BEGIN RAW DATA

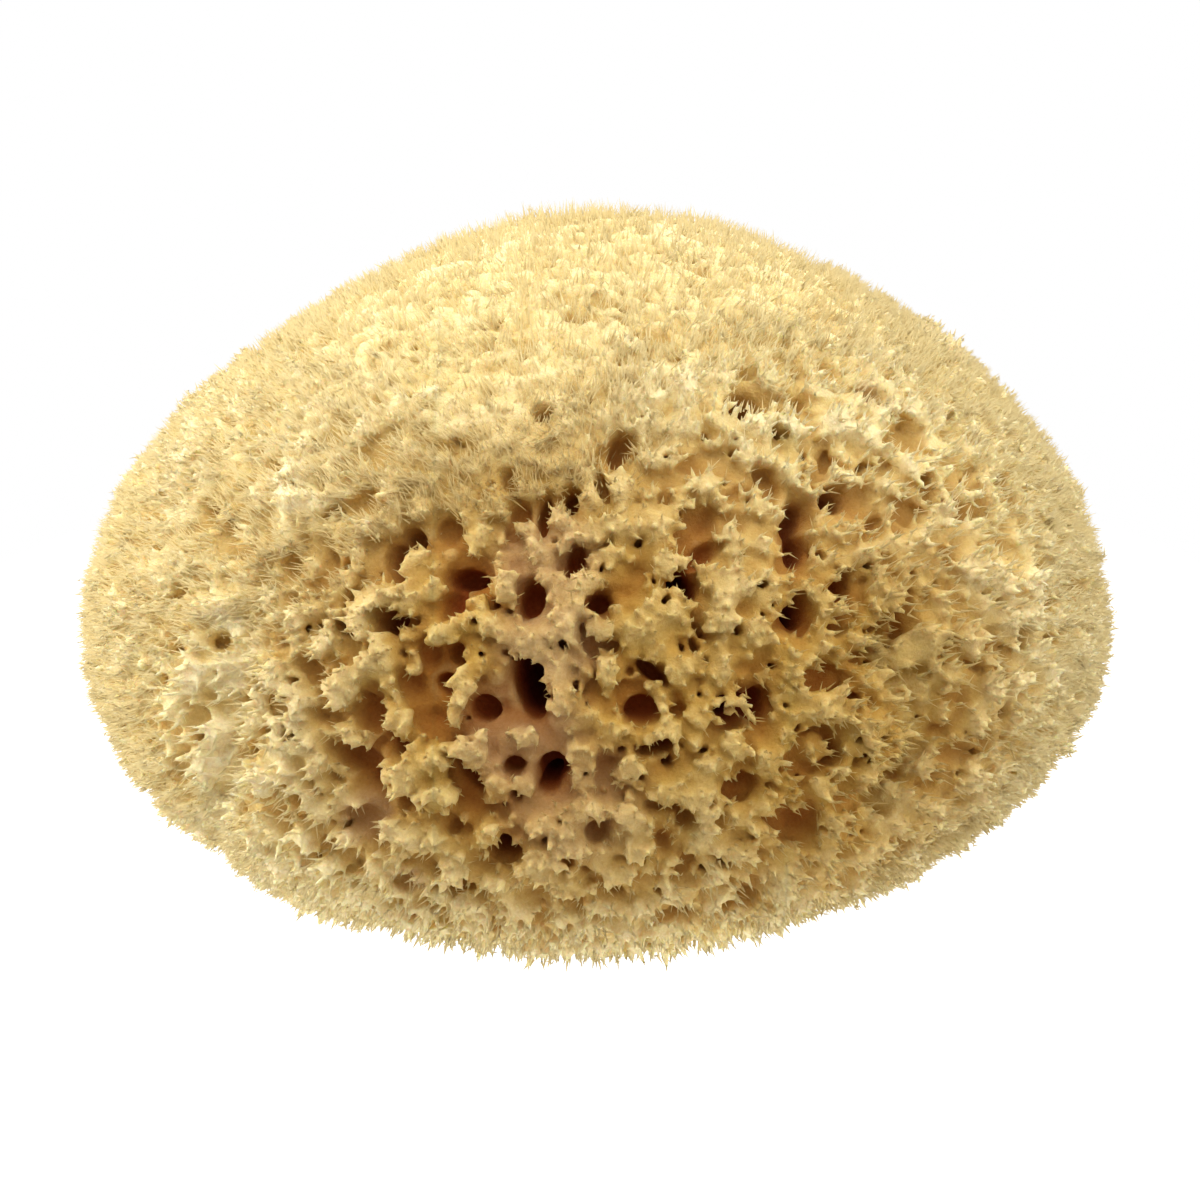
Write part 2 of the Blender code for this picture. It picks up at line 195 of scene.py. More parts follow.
# How planned places drift, and how the core is hollowed between the tufts: the coarse cells over
# which each random part changes, and its height in millimetres.
DRIFTS = ((5, 1.0), (2, 0.8))
HOLLOWS = ((2, 1.4), (1, 0.5))
WANDER = 1.6

# Roughness of the crowns: the millimetres over which it changes, and its height.
RIPPLES = ((0.9, 0.28), (1.8, 0.40))

# The core's depth below the form, where the growth is close, and how much deeper it is in the open.
CORE_DEPTH = 3.3
OPEN_CORE_DEPTH = 1.4

# How many evenly spread places are tried for large canals, fine canals and tufts.
PORE_PLACES = 420
FINE_PORE_PLACES = 2200
TUFT_PLACES = 26000

# The depths between which rims carry teeth and fringe.
RIM_DEPTHS = (-1.5, 2.8)


def unit(vectors):
    return vectors / np.linalg.norm(vectors, axis=-1, keepdims=True)


def smooth(low, high, value):
    """A share that eases from 0 at `low` to 1 at `high`."""
    share = np.clip((value - low) / (high - low), 0, 1)
    return share * share * (3 - 2 * share)


def along_axis(offset, axis):
    """The dot product of an axis with three grids of offsets."""
    return sum(offset[k] * axis[k] for k in range(3))


def angle_from(directions, middle):
    """The angle between unit directions and a middle one, in radians."""
    return np.arccos(np.clip(directions @ middle, -1, 1))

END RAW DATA

JOB
Reproduce each line of the material above precisely.

RESULT OF THE TASK
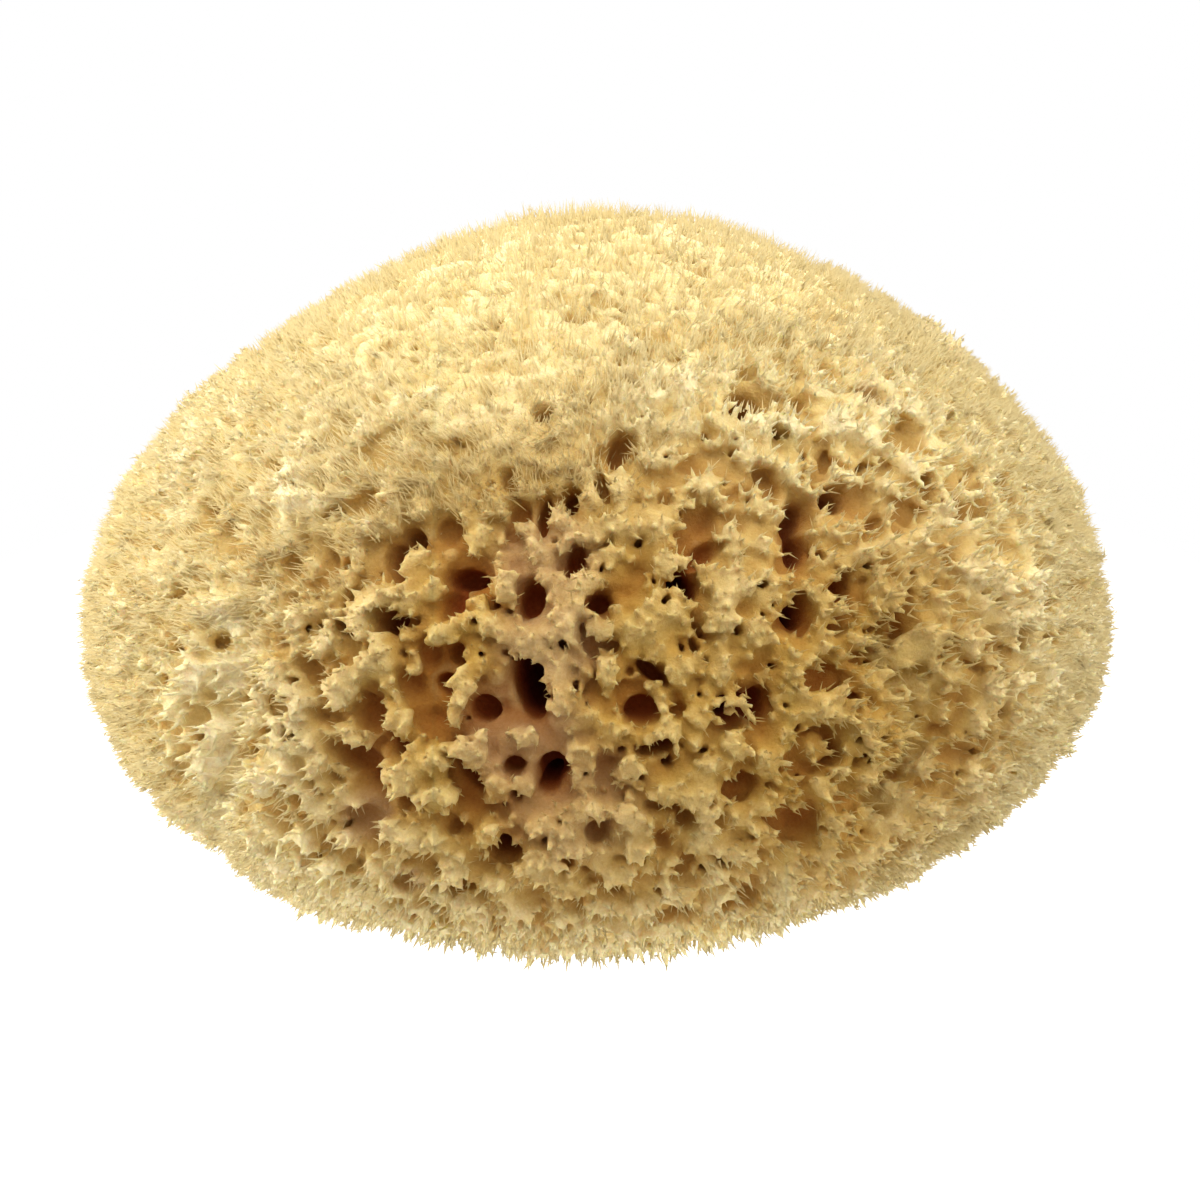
Write part 2 of the Blender code for this picture. It picks up at line 195 of scene.py. More parts follow.
# How planned places drift, and how the core is hollowed between the tufts: the coarse cells over
# which each random part changes, and its height in millimetres.
DRIFTS = ((5, 1.0), (2, 0.8))
HOLLOWS = ((2, 1.4), (1, 0.5))
WANDER = 1.6

# Roughness of the crowns: the millimetres over which it changes, and its height.
RIPPLES = ((0.9, 0.28), (1.8, 0.40))

# The core's depth below the form, where the growth is close, and how much deeper it is in the open.
CORE_DEPTH = 3.3
OPEN_CORE_DEPTH = 1.4

# How many evenly spread places are tried for large canals, fine canals and tufts.
PORE_PLACES = 420
FINE_PORE_PLACES = 2200
TUFT_PLACES = 26000

# The depths between which rims carry teeth and fringe.
RIM_DEPTHS = (-1.5, 2.8)


def unit(vectors):
    return vectors / np.linalg.norm(vectors, axis=-1, keepdims=True)


def smooth(low, high, value):
    """A share that eases from 0 at `low` to 1 at `high`."""
    share = np.clip((value - low) / (high - low), 0, 1)
    return share * share * (3 - 2 * share)


def along_axis(offset, axis):
    """The dot product of an axis with three grids of offsets."""
    return sum(offset[k] * axis[k] for k in range(3))


def angle_from(directions, middle):
    """The angle between unit directions and a middle one, in radians."""
    return np.arccos(np.clip(directions @ middle, -1, 1))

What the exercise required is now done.